Along with Anthony Colella (Seton Hall), Christian Angelillo (Boonton Township SD), Meredith Fox (Nanuet Union SD), Kevin McCahill (George W. Miller Elementary) and Adam Wolfe (Peoria Unified SD), Tienken has once again answered the question-- what do the Big Standardized Tests actually measure?

Put another way, Tienken et. al. have demonstrated that we do not need to actually give the Common Core-linked Big Standardized Test in order to generate the "student achievement" data, because we can generate the same data by looking at demographic information all by itself.

Tienken and his team used just three pieces of demographic data--

1) percentage of families in the community with income over $200K
2) percentage of people in the community in poverty
3) percentage of people in community with bachelor's degrees

Using that data alone, Tienken was able to predict school district test results accurately in most cases. In New Jersey 300 or so middle schools, the team could predict middle school math and language arts test scores for well over two thirds of the schools.

I suppose some folks could see this as good news ("Cancel the PARCC test and don't pay them a cent!

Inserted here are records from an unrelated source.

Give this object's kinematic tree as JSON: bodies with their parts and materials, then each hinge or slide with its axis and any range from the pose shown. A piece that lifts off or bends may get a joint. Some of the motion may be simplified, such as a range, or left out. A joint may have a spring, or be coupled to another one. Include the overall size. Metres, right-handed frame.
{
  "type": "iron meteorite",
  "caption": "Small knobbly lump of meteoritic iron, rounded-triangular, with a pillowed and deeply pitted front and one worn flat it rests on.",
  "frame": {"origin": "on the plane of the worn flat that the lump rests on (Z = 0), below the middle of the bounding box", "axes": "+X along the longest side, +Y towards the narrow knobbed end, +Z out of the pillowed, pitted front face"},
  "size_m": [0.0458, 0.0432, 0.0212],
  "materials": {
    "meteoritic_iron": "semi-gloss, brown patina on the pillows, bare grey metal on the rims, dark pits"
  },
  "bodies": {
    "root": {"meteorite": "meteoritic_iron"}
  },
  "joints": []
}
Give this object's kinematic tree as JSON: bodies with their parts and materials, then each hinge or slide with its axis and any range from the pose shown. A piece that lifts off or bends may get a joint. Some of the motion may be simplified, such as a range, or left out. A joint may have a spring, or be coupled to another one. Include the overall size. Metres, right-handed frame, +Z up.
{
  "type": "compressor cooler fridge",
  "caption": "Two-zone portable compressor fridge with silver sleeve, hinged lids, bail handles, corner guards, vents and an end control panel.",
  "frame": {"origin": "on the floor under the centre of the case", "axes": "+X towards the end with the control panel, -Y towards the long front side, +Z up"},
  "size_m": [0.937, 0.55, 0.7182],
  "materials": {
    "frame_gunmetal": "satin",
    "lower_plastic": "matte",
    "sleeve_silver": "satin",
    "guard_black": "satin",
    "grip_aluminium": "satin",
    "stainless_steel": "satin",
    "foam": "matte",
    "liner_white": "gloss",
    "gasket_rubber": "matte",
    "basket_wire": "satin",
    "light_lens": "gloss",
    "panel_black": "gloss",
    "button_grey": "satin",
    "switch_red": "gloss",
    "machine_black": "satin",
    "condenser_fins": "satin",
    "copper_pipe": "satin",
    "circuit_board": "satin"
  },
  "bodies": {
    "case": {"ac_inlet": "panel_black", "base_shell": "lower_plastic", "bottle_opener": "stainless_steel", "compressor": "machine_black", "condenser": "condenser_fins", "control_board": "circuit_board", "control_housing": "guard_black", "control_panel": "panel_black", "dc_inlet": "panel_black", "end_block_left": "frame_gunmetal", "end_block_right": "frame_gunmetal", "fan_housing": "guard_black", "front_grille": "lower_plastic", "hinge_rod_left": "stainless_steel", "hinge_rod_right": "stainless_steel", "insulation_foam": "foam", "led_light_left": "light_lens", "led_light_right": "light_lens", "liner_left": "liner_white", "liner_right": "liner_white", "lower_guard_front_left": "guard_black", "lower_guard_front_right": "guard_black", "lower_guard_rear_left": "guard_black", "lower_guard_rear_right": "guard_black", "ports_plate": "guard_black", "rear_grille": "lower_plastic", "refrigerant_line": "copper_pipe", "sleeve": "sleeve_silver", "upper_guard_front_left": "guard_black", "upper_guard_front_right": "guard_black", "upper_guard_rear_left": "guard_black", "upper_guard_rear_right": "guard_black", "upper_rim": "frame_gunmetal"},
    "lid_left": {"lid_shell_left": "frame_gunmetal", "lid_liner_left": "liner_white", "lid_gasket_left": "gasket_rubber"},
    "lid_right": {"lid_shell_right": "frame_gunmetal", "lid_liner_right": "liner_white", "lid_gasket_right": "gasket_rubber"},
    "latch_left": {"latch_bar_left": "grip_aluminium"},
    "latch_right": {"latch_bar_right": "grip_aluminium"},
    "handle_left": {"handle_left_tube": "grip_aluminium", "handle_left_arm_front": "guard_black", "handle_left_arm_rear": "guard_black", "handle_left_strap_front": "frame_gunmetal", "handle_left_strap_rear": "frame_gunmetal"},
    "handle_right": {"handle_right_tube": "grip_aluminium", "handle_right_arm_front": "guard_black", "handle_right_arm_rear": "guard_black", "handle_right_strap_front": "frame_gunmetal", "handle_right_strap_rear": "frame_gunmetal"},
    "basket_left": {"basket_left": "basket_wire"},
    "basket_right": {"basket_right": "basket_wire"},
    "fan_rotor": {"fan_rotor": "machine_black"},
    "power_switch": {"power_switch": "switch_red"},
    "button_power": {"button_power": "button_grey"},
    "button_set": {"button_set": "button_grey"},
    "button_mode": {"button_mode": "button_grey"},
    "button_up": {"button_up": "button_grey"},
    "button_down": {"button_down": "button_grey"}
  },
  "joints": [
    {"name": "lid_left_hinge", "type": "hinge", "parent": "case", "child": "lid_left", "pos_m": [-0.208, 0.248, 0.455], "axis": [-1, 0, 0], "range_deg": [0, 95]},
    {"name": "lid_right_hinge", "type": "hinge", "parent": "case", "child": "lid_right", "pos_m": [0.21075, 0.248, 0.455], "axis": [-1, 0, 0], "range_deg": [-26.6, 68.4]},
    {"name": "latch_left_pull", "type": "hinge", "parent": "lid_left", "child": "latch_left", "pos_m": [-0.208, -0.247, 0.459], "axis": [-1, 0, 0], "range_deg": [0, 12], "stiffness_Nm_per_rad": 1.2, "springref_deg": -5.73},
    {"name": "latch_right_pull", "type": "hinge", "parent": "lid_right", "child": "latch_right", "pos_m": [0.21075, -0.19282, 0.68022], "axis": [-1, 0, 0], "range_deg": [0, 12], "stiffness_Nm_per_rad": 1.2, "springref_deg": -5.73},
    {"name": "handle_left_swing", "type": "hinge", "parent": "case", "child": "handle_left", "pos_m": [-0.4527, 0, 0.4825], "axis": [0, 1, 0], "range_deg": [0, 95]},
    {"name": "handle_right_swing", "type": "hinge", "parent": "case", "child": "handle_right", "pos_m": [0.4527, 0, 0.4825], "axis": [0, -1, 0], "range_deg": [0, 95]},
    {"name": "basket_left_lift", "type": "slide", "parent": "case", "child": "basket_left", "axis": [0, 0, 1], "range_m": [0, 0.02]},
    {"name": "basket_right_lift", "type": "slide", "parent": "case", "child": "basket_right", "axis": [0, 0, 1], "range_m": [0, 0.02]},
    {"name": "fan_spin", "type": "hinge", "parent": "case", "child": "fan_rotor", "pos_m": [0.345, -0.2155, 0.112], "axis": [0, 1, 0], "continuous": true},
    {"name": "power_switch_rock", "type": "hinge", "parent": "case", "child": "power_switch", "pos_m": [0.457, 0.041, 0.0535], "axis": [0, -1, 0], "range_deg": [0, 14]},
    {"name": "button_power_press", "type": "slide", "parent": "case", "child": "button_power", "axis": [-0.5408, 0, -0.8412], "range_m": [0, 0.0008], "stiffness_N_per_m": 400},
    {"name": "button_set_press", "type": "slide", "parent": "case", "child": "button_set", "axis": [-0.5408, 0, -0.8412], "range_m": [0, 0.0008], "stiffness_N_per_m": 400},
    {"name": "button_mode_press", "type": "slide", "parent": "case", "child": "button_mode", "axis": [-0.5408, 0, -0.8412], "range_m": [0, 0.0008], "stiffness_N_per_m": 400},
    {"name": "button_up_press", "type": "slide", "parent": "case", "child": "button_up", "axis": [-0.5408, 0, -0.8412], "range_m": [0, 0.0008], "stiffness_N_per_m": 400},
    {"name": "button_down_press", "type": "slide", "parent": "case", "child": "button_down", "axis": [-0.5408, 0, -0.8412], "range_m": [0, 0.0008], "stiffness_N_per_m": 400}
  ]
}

We can just fudge our test results by plugging in demographic data!") but I'd characterize it more as frightening, given that ESSA continues to demand that teachers and administrators and schools be judged based on test scores (generally under the euphemism "student achievement") and if those test scores can be fudged based on data having nothing to do with what actually goes on inside the school, then a whole bunch of careers and funding are riding on things that have nothing to do with what goes on inside the schools.

This is also one more reason that any future teacher (there are, I hear, still one or two out there) who is paying attention should know better than to take a job in a poor neighborhood, where anything from her professional standing to her future career is liable to be trashed by the demographics of her neighborhood.

There are other conclusions to be drawn here, not the least of which is that you are in one of those A-F school rating states, the best way to change your school's grade is to change your demographics (aka turn into a charter and recruit students from outside your old neighborhood).

Make sure to read this report and pass it on. It has been peer reviewed, it is legitimate research, and it does raise huge red-flaggy questions about the validity or usefulness of the BS Tests. At the very least you can be asking your state and national policy leaders, "If we can generate the same data by just analyzing demographics, why are we wasting time and money on these tests?"